Attempts to legalize civil marriage have repeatedly foundered due to opposition by politically powerful ultra-Orthodox parties.
Dolgopyat’s mother told the radio station that her son and his girlfriend have lived together for three years, “but they can’t marry. They need to go abroad, but they don’t let him go abroad because he always needs to do sports.”
The Olympic champion, for his part, tried to downplay the controversy. “These are things I have in my heart, it’s not right to talk about this now,” he told reporters in Tokyo.
But Dolgopyat's wedding woes have dominated public discourse, with politicians and a raft of op-ed articles debating the issue of bringing civil marriage to Israel.

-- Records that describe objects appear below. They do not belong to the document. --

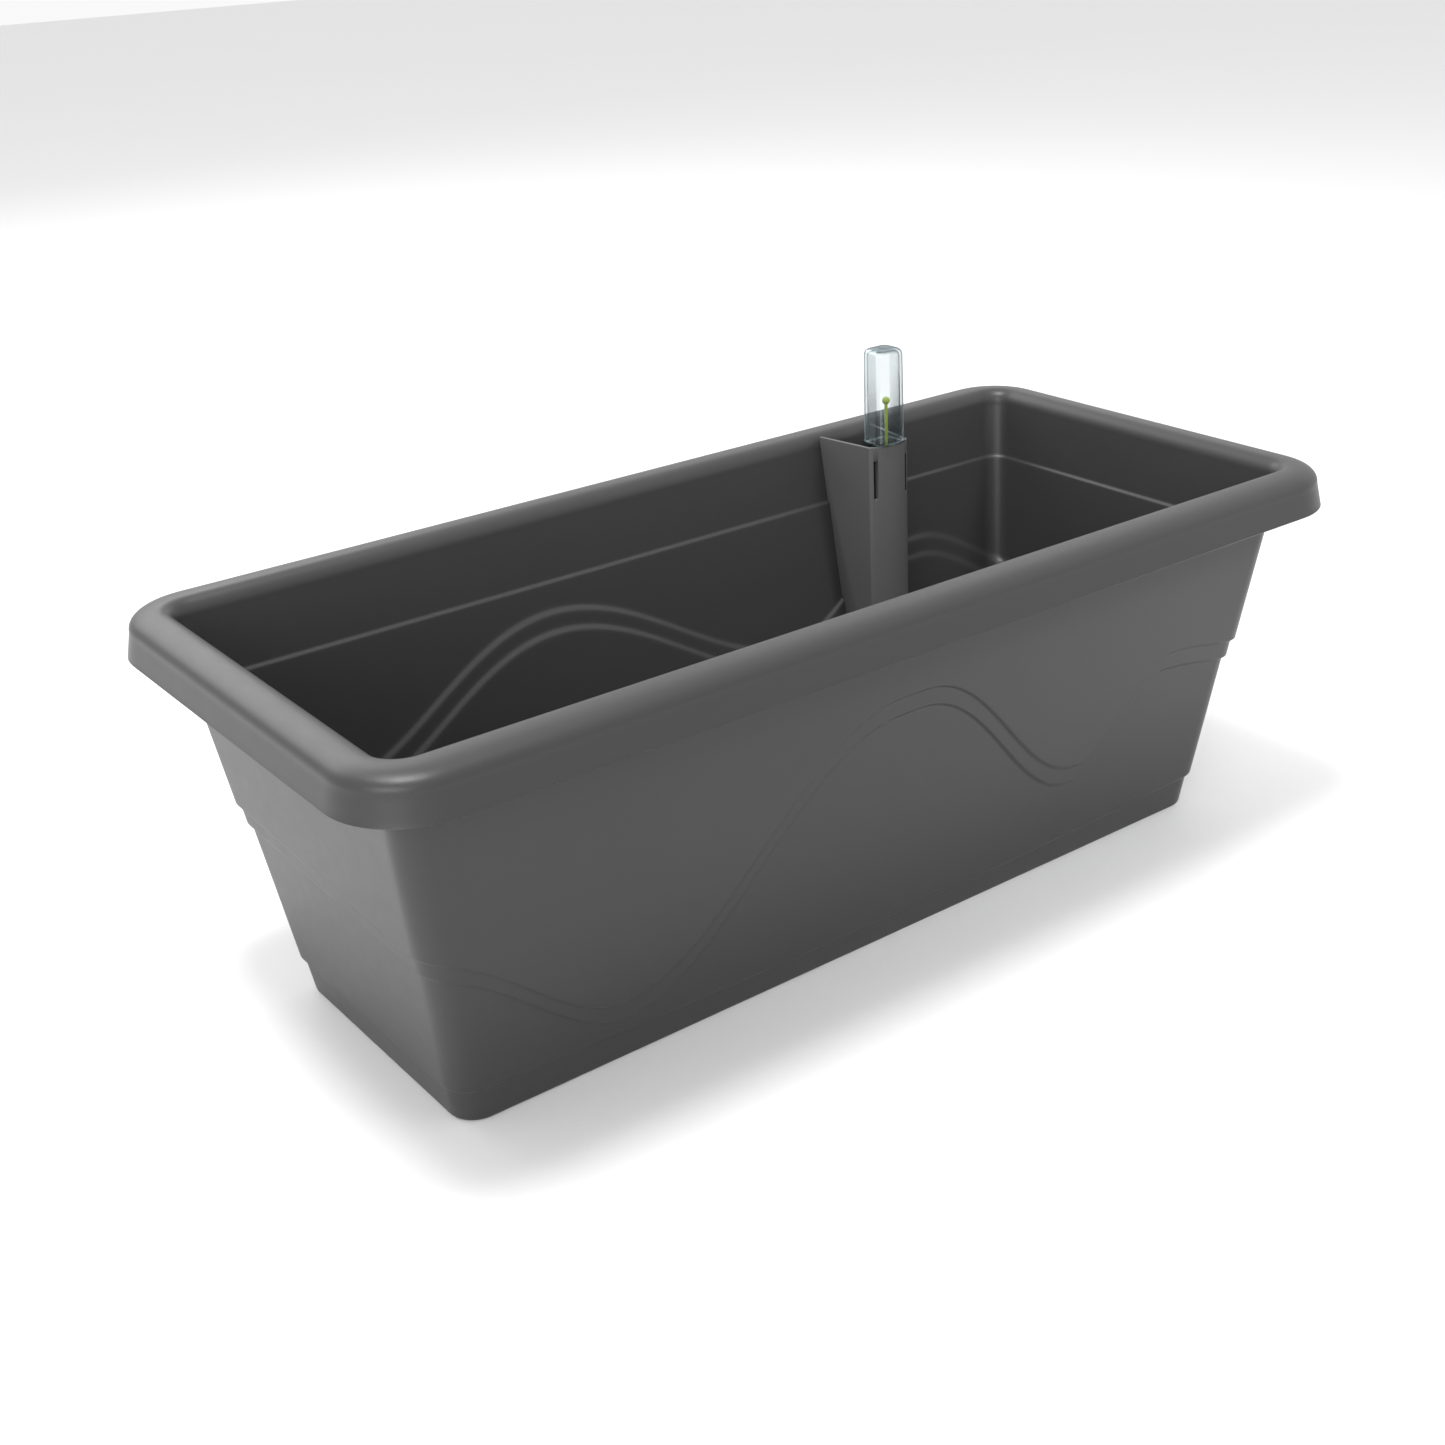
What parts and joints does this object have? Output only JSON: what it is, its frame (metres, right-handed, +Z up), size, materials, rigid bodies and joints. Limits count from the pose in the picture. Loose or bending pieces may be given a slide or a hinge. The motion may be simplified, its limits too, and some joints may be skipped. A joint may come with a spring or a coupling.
{
  "type": "self-watering planter",
  "caption": "Rectangular self-watering window box with a rolled rim, wave relief, lift-out water divider, wick baskets, filler shaft and float gauge.",
  "frame": {"origin": "centre of the base, on the surface the box stands on", "axes": "+X along the box to the end near the gauge, +Y to the side with the filler shaft, +Z up"},
  "size_m": [0.5, 0.236, 0.2205],
  "materials": {
    "anthracite_plastic": "satin moulded polypropylene, anthracite grey",
    "divider_plastic": "satin moulded polypropylene, near black",
    "clear_plastic": "clear moulded polystyrene, polished",
    "indicator_plastic": "glossy yellow-green plastic",
    "float_foam": "closed-cell foam, off-white",
    "seal_rubber": "soft black rubber"
  },
  "bodies": {
    "box": {"planter_box": "anthracite_plastic"},
    "divider": {"water_divider": "divider_plastic"},
    "basket_1": {"wick_basket_1": "divider_plastic"},
    "basket_2": {"wick_basket_2": "divider_plastic"},
    "basket_3": {"wick_basket_3": "divider_plastic"},
    "shaft": {"filler_shaft": "anthracite_plastic", "rod_guide": "divider_plastic"},
    "gauge": {"gauge_tube": "clear_plastic"},
    "float": {"float_body": "float_foam", "float_rod": "indicator_plastic"},
    "plug": {"overflow_plug": "anthracite_plastic", "plug_seal": "seal_rubber"}
  },
  "joints": [
    {"name": "divider_lift", "type": "slide", "parent": "box", "child": "divider", "axis": [0, 0, 1], "range_m": [0, 0.12]},
    {"name": "basket_1_lift", "type": "slide", "parent": "divider", "child": "basket_1", "axis": [0, 0, 1], "range_m": [0, 0.06]},
    {"name": "basket_2_lift", "type": "slide", "parent": "divider", "child": "basket_2", "axis": [0, 0, 1], "range_m": [0, 0.06]},
    {"name": "basket_3_lift", "type": "slide", "parent": "divider", "child": "basket_3", "axis": [0, 0, 1], "range_m": [0, 0.06]},
    {"name": "shaft_lift", "type": "slide", "parent": "divider", "child": "shaft", "axis": [0, 0, 1], "range_m": [0, 0.06]},
    {"name": "gauge_pull", "type": "slide", "parent": "shaft", "child": "gauge", "axis": [0, 0, 1], "range_m": [0, 0.04]},
    {"name": "float_rise", "type": "slide", "parent": "shaft", "child": "float", "axis": [0, 0, 1], "range_m": [0, 0.021]},
    {"name": "plug_pull", "type": "slide", "parent": "box", "child": "plug", "axis": [0.9918, 0, -0.1279], "range_m": [0, 0.014]}
  ]
}
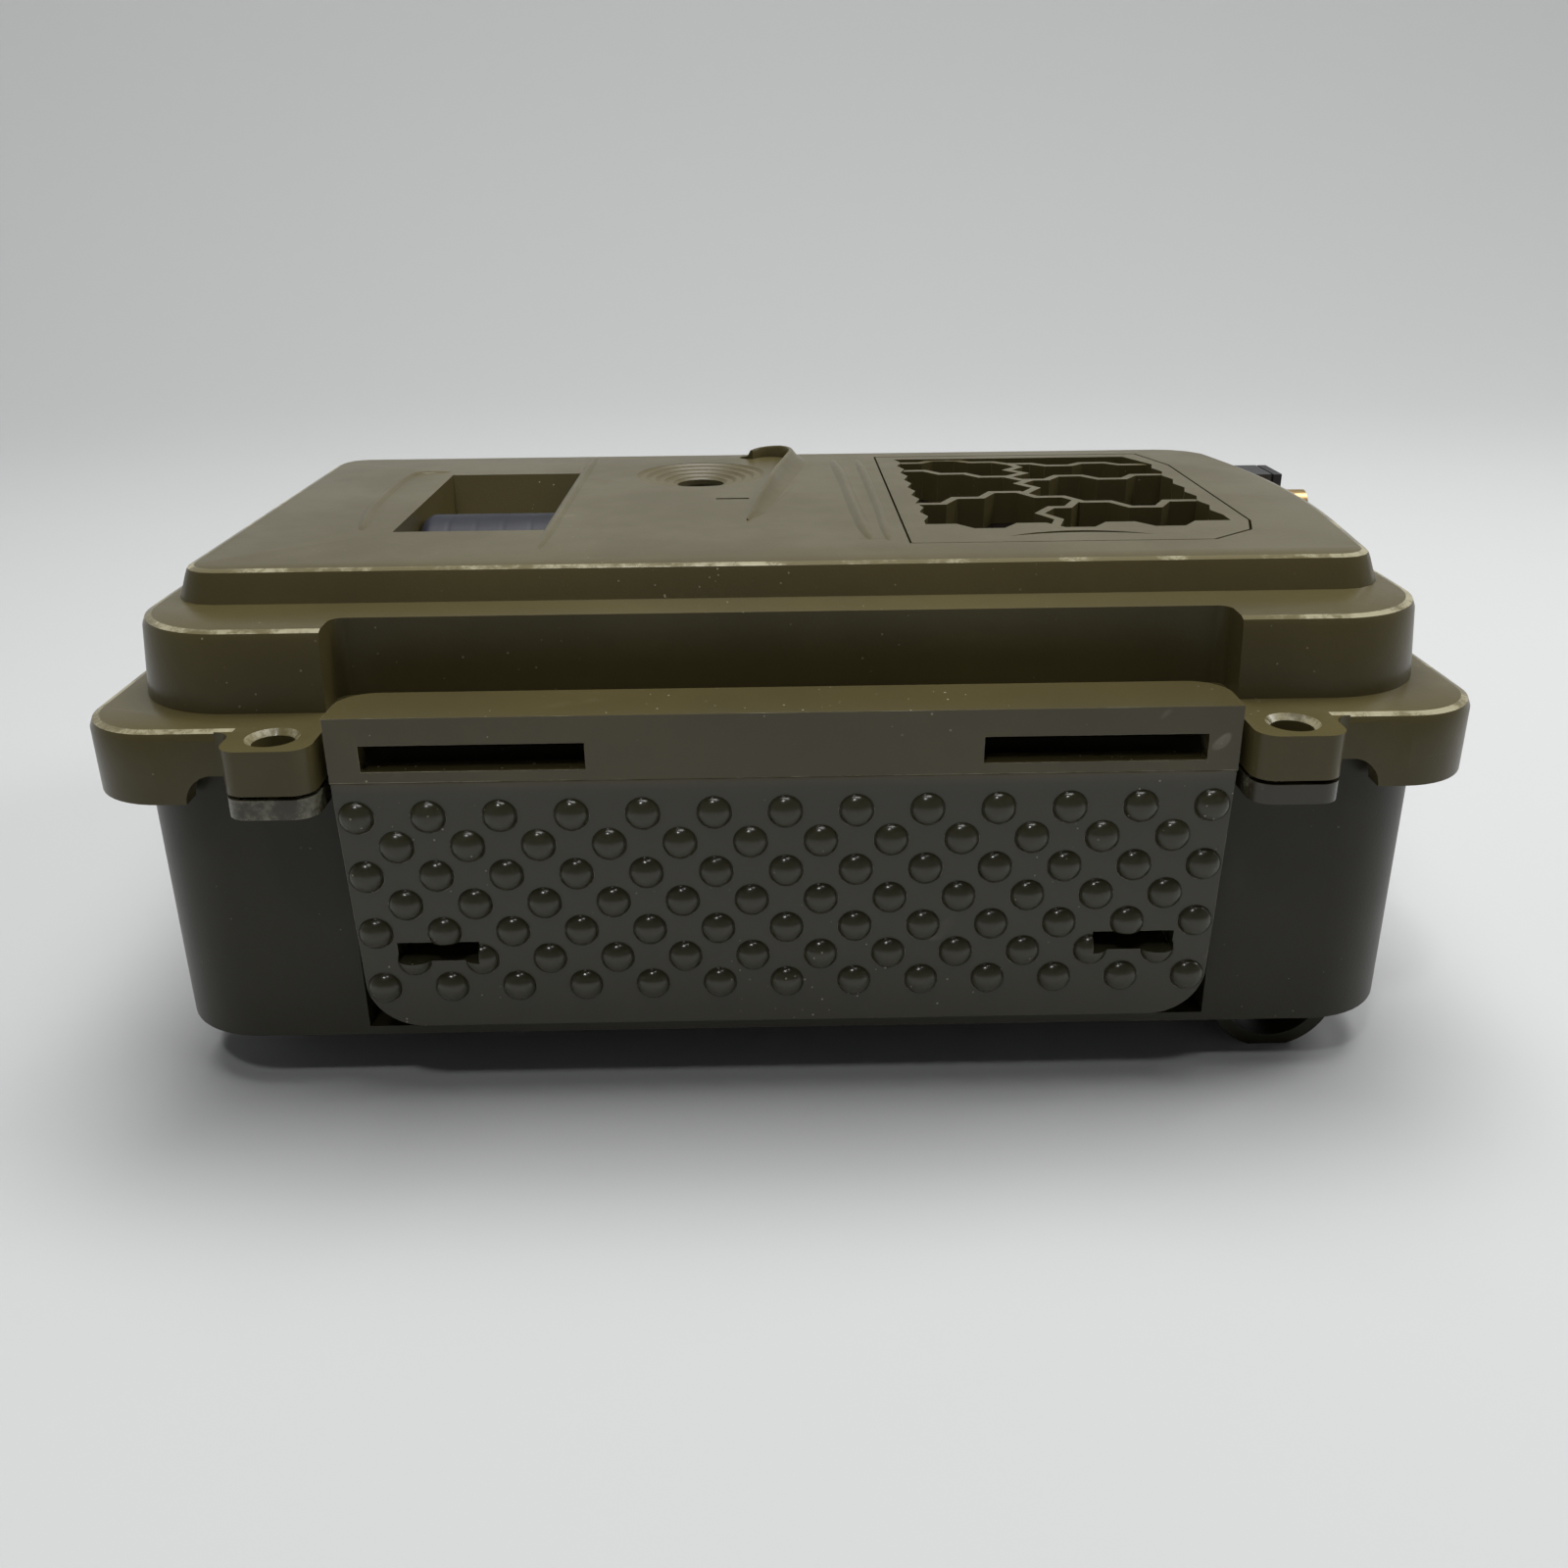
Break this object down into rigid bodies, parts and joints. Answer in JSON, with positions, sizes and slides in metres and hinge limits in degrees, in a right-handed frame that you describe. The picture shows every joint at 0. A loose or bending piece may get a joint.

A 2019 survey by the Israel Democracy Institute found that almost 60% of Israeli Jews support civil marriage.
“It’s not that Dolgopyat is entitled to marry in Israel because of the rare sports accomplishment he made, rather because he is a citizen in a democratic country," Katya Kupchik, an activist with Israel Hofsheet wrote on the Hebrew news site Ynet. Israel Hofsheet advocates for civil marriages.
“He, like hundreds of thousands of others, ought not have to receive approvals or rejections from the Chief Rabbinate in order to exercise a basic right.”
Conversely, Yishai Cohen wrote in the ultra-Orthodox newspaper Kikar Hashabbat: “I wouldn’t want to live in a country that makes winning a sporting medal the standard for conversion" to Judaism. He said a conversion requires accepting “the yoke of Torah and the commandments.”
Yair Lapid, Israel’s foreign minister, said Monday at a faction meeting of his Yesh Atid party that he “will fight in every way possible so that there will be civil marriage" in order for Dolgopyat and others to marry in Israel.
“It’s insufferable in my eyes that someone can stand on the podium, hear Hatikva, and get a gold medal in the name of Israel, and then not be able to wed here,” he said, referring to the country's national anthem. "It’s a situation that cannot continue, and we will fight for change.”